* _TASK BRIEF_: The records below hold a stretch from the line with "own_mesh(cushion)" through the line with "bpy.context.scene.world = world"; return exactly those lines, ends included, and nothing more.

Rows from a 3D modeling dataset
=====

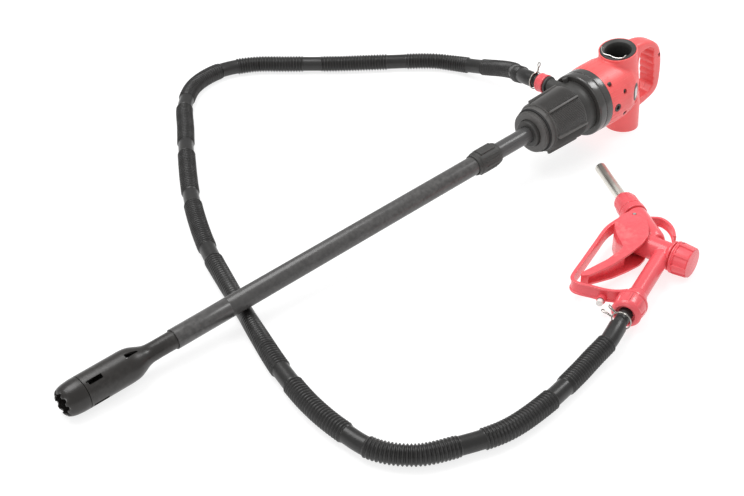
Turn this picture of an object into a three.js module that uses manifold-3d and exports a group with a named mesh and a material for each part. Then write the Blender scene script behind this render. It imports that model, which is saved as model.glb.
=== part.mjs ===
// A battery or mains powered drum transfer pump: motor head with a D-handle and a nozzle holster,
// drum bung collar, telescoping suction tube with a strainer foot, corrugated hose and hand nozzle.
// Millimetres, +Z up. The pump lies on a surface on its holster foot and its strainer.
import * as THREE from "three";
import { mergeVertices } from "three/addons/utils/BufferGeometryUtils.js";
import Module from "manifold-3d";

const wasm = await Module();
wasm.setup();

// ---- Driving dimensions ----
const GAP = 0.3; // clearance between pieces that touch
const TILT = THREE.MathUtils.degToRad(3.51); // the pump axis rises towards the handle
const AXIS_HEIGHT = 81; // pump axis above the surface, where it crosses the holster
const ORIGIN_X = -452.19; // middle of the pump and nozzle, from where the axis crosses the holster
const ORIGIN_Y = -136.33;
const NOZZLE_HEIGHT = 22.9; // middle plane of the nozzle, which lies on its side
const SIDES = 24; // facets on round pieces
const MIDDLE_SIDES = 18;
const SMALL_SIDES = 10;

// Stations along the pump axis, measured from the holster towards the strainer (negative x).
const HEAD_FRONT = -73.7;
const RING_FRONT = -100;
const COLLAR_BACK = -121.6;
const COLLAR_FRONT = -182.5;
const THREAD_FRONT = -200.5;
const GLAND_FRONT = -207;
const NUT_BACK = -272.5;
const NUT_FRONT = -317.5;
const TUBE_STEP = -835;
const NECK_END = -870.5;
const BULB_BACK = -902;
const BULB_RING = -966.5;
const FOOT_TIP = -995;

const HEAD_RADIUS = 48.3;
const TOWER_RADIUS = 28.9; // holster tower of the shell
const UPPER_TUBE_RADIUS = 12;
const LOWER_TUBE_RADIUS = 13.4;
const BULB_RADIUS = 21.2;
const HOSE_RADIUS = 11.2; // over the smooth cuffs
const HOLSTER_LEAN = THREE.MathUtils.degToRad(8.5);
const HOLSTER_TOP = 58.5;
const HANDLE_WIDTH = 27;

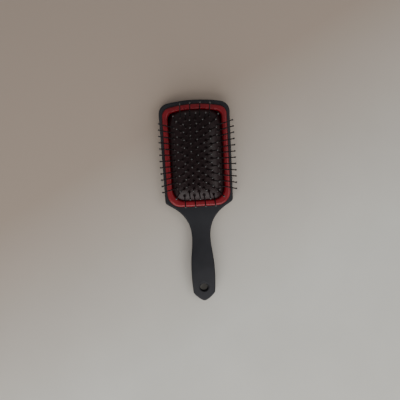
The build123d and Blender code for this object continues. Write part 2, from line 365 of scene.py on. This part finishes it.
def cushion_mesh(pins):
    """Dome skin with a rolled side, and a raised collar round the foot of each pin."""
    outline = opening_outline(OUTLINE_STEP)
    work = bmesh.new()

    def ring(points):
        return [work.verts.new(Vector(point) * MM) for point in points]

    def join(outer, inner):
        for i in range(len(outer)):
            j = (i + 1) % len(outer)
            work.faces.new((outer[i], outer[j], inner[j], inner[i]))

    loops = [ring([(x, y, WALL_FOOT_Z) for x, y in outline])]
    middles = [PAD_Y + (y - PAD_Y) * SPINE / PAD_HALF_Y for x, y in outline]
    for k in range(RINGS):
        share = 1 - k / RINGS
        loop = []
        for (x, y), middle in zip(outline, middles):
            px = x * share
            py = middle + (y - middle) * share
            loop.append((px, py, cushion_height(px, py)))
        loops.append(ring(loop))
    loops.append(ring([(0, middle, cushion_height(0, middle)) for middle in middles]))
    for outer, inner in zip(loops, loops[1:]):
        join(outer, inner)
    bmesh.ops.remove_doubles(work, verts=loops[-1], dist=1e-5)

    for foot, axis in pins:
        normal = surface_normal(foot.x / MM, foot.y / MM)
        rows = []
        for radius, lift in COLLAR:
            lean = min(1.0, (COLLAR[0][0] - radius) / COLLAR_TURN)
            turn = normal.lerp(axis, lean).to_track_quat("Z", "Y").to_matrix()
            row = []
            for s in range(COLLAR_SIDES):
                angle = 2 * math.pi * s / COLLAR_SIDES
                local = Vector((radius * math.cos(angle), radius * math.sin(angle), lift))
                row.append(foot / MM + turn @ local)
            rows.append(ring(row))
        for outer, inner in zip(rows, rows[1:]):
            join(outer, inner)

    bmesh.ops.recalc_face_normals(work, faces=work.faces)
    mesh = bpy.data.meshes.new("rubber_cushion_skin")
    work.to_mesh(mesh)
    work.free()
    mesh.shade_smooth()
    return mesh


def paint(node, material):
    """The one material of a piece."""
    node.data.materials.clear()
    node.data.materials.append(material)


# ------------------------------------------------------------------- pieces
pin_nodes = [node for name, node in sorted(nodes.items()) if name.startswith("pin")]
all_pins = [pin for node in pin_nodes for pin in pins_of(node)]
shell = shell_look()
paint(nodes["front_shell"], shell)
paint(nodes["back_shell"], shell)
paint(nodes["pad_frame"], frame_look())
nylon = pin_look()
for node in pin_nodes:
    paint(node, nylon)

cushion = bpy.data.objects.new("cushion_skin", cushion_mesh(all_pins))
bpy.context.scene.collection.objects.link(cushion)
paint(cushion, rubber_look())
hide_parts("rubber_cushion")
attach(cushion, "brush_body")
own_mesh(cushion)

# ------------------------------------------------------------ floor and light
bpy.ops.mesh.primitive_plane_add(size=FLOOR_SIZE, location=(0, 0, FLOOR_Z))
floor = bpy.context.object
floor.name = "floor"
floor.data.materials.append(paper_look())


def softbox(name, place, size, power, colour):
    """Rectangular light that faces the origin."""
    light = bpy.data.lights.new(name, "AREA")
    light.shape = "RECTANGLE"
    light.size, light.size_y = size
    light.energy = power
    light.color = colour
    holder = bpy.data.objects.new(name, light)
    bpy.context.scene.collection.objects.link(holder)
    holder.location = place
    holder.rotation_euler = (-Vector(place)).to_track_quat("-Z", "Y").to_euler()


softbox(
    "window",
    place=(-0.18, -1.08, 0.64),
    size=(2.2, 1.3),
    power=20.5,
    colour=(1.0, 0.985, 0.955),
)
softbox(
    "lamp",
    place=(0.8, -0.1, 0.9),
    size=(0.6, 0.6),
    power=2.5,
    colour=(1.0, 0.97, 0.93),
)

# Even light from all round, a little weaker straight above.
world = bpy.data.worlds.new("room")
world.use_nodes = True
sky = world.node_tree
facing = sky.nodes.new("ShaderNodeTexCoord")
split = sky.nodes.new("ShaderNodeSeparateXYZ")
ramp = sky.nodes.new("ShaderNodeValToRGB")
sky.links.new(facing.outputs["Generated"], split.inputs["Vector"])
sky.links.new(split.outputs["Z"], ramp.inputs["Fac"])
ramp.color_ramp.elements[0].color = (0.38, 0.38, 0.39, 1)
ramp.color_ramp.elements[1].color = (0.31, 0.305, 0.30, 1)
sky.links.new(ramp.outputs["Color"], sky.nodes["Background"].inputs["Color"])
bpy.context.scene.world = world

# ------------------------------------------------------------------- camera
# The lens looks straight down from beside the brush; the shift brings the brush
# back to the middle of the picture.
camera_data = bpy.data.cameras.new("camera")
camera_data.sensor_width = SENSOR
camera_data.lens = LENS
camera_data.clip_start = 0.01
camera = bpy.data.objects.new("camera", camera_data)
bpy.context.scene.collection.objects.link(camera)
turn = Matrix.Rotation(-TURN, 4, "Z")
eye = Vector((MIDDLE[0] + ASIDE[0], MIDDLE[1] + ASIDE[1], EYE_Z))
camera.matrix_world = Matrix.Translation(eye) @ turn
back = turn.inverted() @ Vector((-ASIDE[0], -ASIDE[1], 0))
reach = LENS / (SENSOR * (EYE_Z - MIDDLE_Z))
camera_data.shift_x = back.x * reach
camera_data.shift_y = back.y * reach
bpy.context.scene.camera = camera
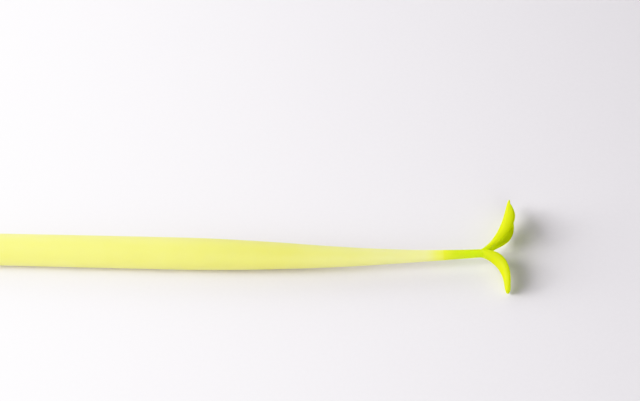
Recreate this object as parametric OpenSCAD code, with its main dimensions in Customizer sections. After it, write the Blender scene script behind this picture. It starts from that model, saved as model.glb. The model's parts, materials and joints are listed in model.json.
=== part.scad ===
// Sprout gel pen: a soft pale barrel over a rigid core tube, running out into
// a gently bent neck that holds a green two-leaf sprout. A gel refill, a
// push-fit nose cone and a soft-skinned cap complete it.
// Lengths are in millimetres. A station is a distance along the pen's axis
// from the closed end of the cap. The pen lies on its side, sprout towards +X.

/* [Barrel] */
// Diameter of the straight part of the barrel
barrel_d = 9.4; // [9.3:0.1:10.4]
// Diameter of the barrel where the cap meets it
barrel_front_d = 9.2; // [9.0:0.1:9.3]
// Station where the straight part of the barrel begins
straight_start = 72; // [66:1:76]
// Station where the barrel begins to taper
taper_start = 101; // [100:1:104]
// Station towards which the taper runs out into the stem
taper_end = 198; // [194:1:204]
// Station where the soft neck begins to bend
bend_start = 138; // [132:1:144]
// Radius of the bend in the neck
bend_radius = 520; // [400:10:900]
// Station where the pale neck ends round the sprout's root
neck_end = 178; // [177:1:180]

/* [Core] */
// Outer diameter of the rigid core tube
core_d = 7.8; // [7.6:0.1:7.9]
// Inner diameter of the core tube, round the refill
core_bore = 6.4; // [6.3:0.1:6.5]
// Station where the core tube ends
core_end = 118; // [117.5:0.5:119]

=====

* _EXERCISE RESPONSE_:
own_mesh(cushion)

# ------------------------------------------------------------ floor and light
bpy.ops.mesh.primitive_plane_add(size=FLOOR_SIZE, location=(0, 0, FLOOR_Z))
floor = bpy.context.object
floor.name = "floor"
floor.data.materials.append(paper_look())


def softbox(name, place, size, power, colour):
    """Rectangular light that faces the origin."""
    light = bpy.data.lights.new(name, "AREA")
    light.shape = "RECTANGLE"
    light.size, light.size_y = size
    light.energy = power
    light.color = colour
    holder = bpy.data.objects.new(name, light)
    bpy.context.scene.collection.objects.link(holder)
    holder.location = place
    holder.rotation_euler = (-Vector(place)).to_track_quat("-Z", "Y").to_euler()


softbox(
    "window",
    place=(-0.18, -1.08, 0.64),
    size=(2.2, 1.3),
    power=20.5,
    colour=(1.0, 0.985, 0.955),
)
softbox(
    "lamp",
    place=(0.8, -0.1, 0.9),
    size=(0.6, 0.6),
    power=2.5,
    colour=(1.0, 0.97, 0.93),
)

# Even light from all round, a little weaker straight above.
world = bpy.data.worlds.new("room")
world.use_nodes = True
sky = world.node_tree
facing = sky.nodes.new("ShaderNodeTexCoord")
split = sky.nodes.new("ShaderNodeSeparateXYZ")
ramp = sky.nodes.new("ShaderNodeValToRGB")
sky.links.new(facing.outputs["Generated"], split.inputs["Vector"])
sky.links.new(split.outputs["Z"], ramp.inputs["Fac"])
ramp.color_ramp.elements[0].color = (0.38, 0.38, 0.39, 1)
ramp.color_ramp.elements[1].color = (0.31, 0.305, 0.30, 1)
sky.links.new(ramp.outputs["Color"], sky.nodes["Background"].inputs["Color"])
bpy.context.scene.world = world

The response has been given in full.